Ten years ago, Gary Chapman came out with a book The Five Love Languages. This was originally intended as a book about Christian marriage but its ideas have found their way into popular culture. I find the idea of loving God rather nebulous and tend to worry about whether I really love God since I’m not feeling warm fuzzies every time I say “God.” So it’s helpful to me to name different ways we can show love.

Here are the five love languages:

  • Words of Affirmation
  • Acts of service
  • Gifts
  • Quality Time
  • Physical Touch

OK, so the last one, physical touch, does not apply to God as we know God at this time. But the other four are all important ways that we show our love for God, and they are all embedded in the Law and the Prophets.

When we worship, we offer God “words of affirmation.” God does not need to be praised like a small child, but offering God our praise in hymn and in prayer opens our hearts to the love flowing through the universe. When we contribute our time and energy to the furtherance of God’s kin-dom whether inside or outside the church, we are loving God through acts of service; when we make an offering, whether of money or of casseroles we are loving God with our gifts; and whenever we spend time in prayer, meditation or just being in God’s presence we show our love through quality time.

Prior to Jesus, the people of Israel showed their love for God in these ways just as we do.

But Jesus brings a totally different possibility into the mix.

Jesus brings the possibility of transformation. Jesus brings the possibility of being transformed into Christ-like beings. Jesus offers us a completely new heart. He offers not just the languages of love but Love itself.

On the mountain, the disciples were not afraid when they saw Moses and Elijah, not even when Jesus started shining like the sun; it was when they heard God’s voice that they were afraid. But the words were words of love, “This is my Son, the Beloved; with him I am well pleased; listen to him!” and Jesus followed them with loving words of his own, “Get up and do not be afraid.”

God’s love transforms. When we open ourselves to the possibility of a mutual relationship with God, we are probably right to have a little concern. Showing God our love is fairly safe – we know how to do these things – but allowing ourselves to be transformed by God’s love is a different thing.

I know that I get caught up in all the ways I communicate my love for God – acts of service, words of affirmation, gifts and, sometimes, quality time… I get busy showing my love for God and neighbor… It is much easier than being consumed, being transformed, transfigured by love.

What did we hear in the first reading?  “Now the appearance of the glory of the Lord was like a devouring fire on the top of the mountain in the sight of the people of Israel. Moses entered the cloud, and went up on the mountain. Moses was on the mountain for forty days and forty nights.” I would rather rush around doing important things than dare to spend a long long time in the presence of the devouring fire of God’s love. It’s not surprising that when Moses came down from that mountain his face was shining so brightly that he had to wear a face covering so people could look at him.

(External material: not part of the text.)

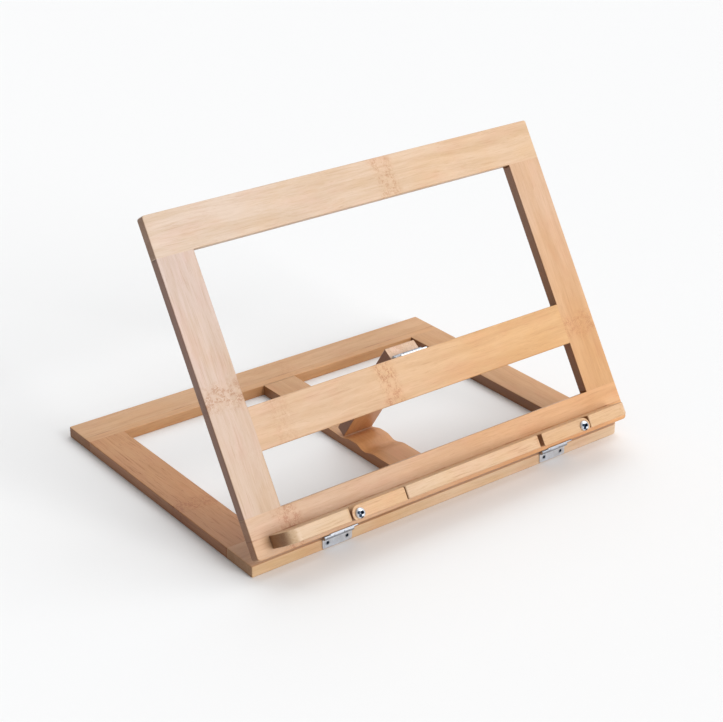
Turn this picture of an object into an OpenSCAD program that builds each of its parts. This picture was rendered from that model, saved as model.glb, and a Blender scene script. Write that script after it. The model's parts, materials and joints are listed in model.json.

yet remember Thomas Merton’s vision – he described it like this,

“In Louisville, at the corner of Fourth and Walnut, in the center of the shopping district, I was suddenly overwhelmed with the realization that I loved all those people, that they were mine and I theirs, that we could not be alien to one another even though we were total strangers. It was like waking from a dream of separateness, of spurious self-isolation in a special world, the world of renunciation and supposed holiness… This sense of liberation from an illusory difference was such a relief and such a joy to me that I almost laughed out loud… I have the immense joy of being man, a member of a race in which God Himself became incarnate. As if the sorrows and stupidities of the human condition could overwhelm me, now I realize what we all are. And if only everybody could realize this! But it cannot be explained. There is no way of telling people that they are all walking around shining like the sun.”

We are all walking around, shining like the sun – already. The transformation Is not that we suddenly move from someplace else into the heart of Love but that we realize, that’s where we have been all along. We are already surrounded and filled and embraced by Love herself, by the God of Jesus who always says, “do not be afraid”. It is when we allow that reality to be the reality of our lives that we are transformed and even transfigured.

My friends, we may show God our love through our different love languages but God just wants to fill us with the self-giving Love that makes the atoms dance, the self-giving Love that consumes and transforms entirely, the Love that transforms us into the Christ himself.

I am going to end with the story from the Desert Fathers that continues to speak to me:

Abba Lot went to Abba Joseph and said to him, “Abba, insofar as I can, I say my prayers, I keep my little fast, and I pray and meditate and practice contemplative silence, and insofar as I can I purify myself of distracting thoughts. Now what more shall I do?” 

The elder stood up and stretched his hands to heaven, and his fingers became like ten lamps of fire, and he said to him, “Why not become entirely fire?”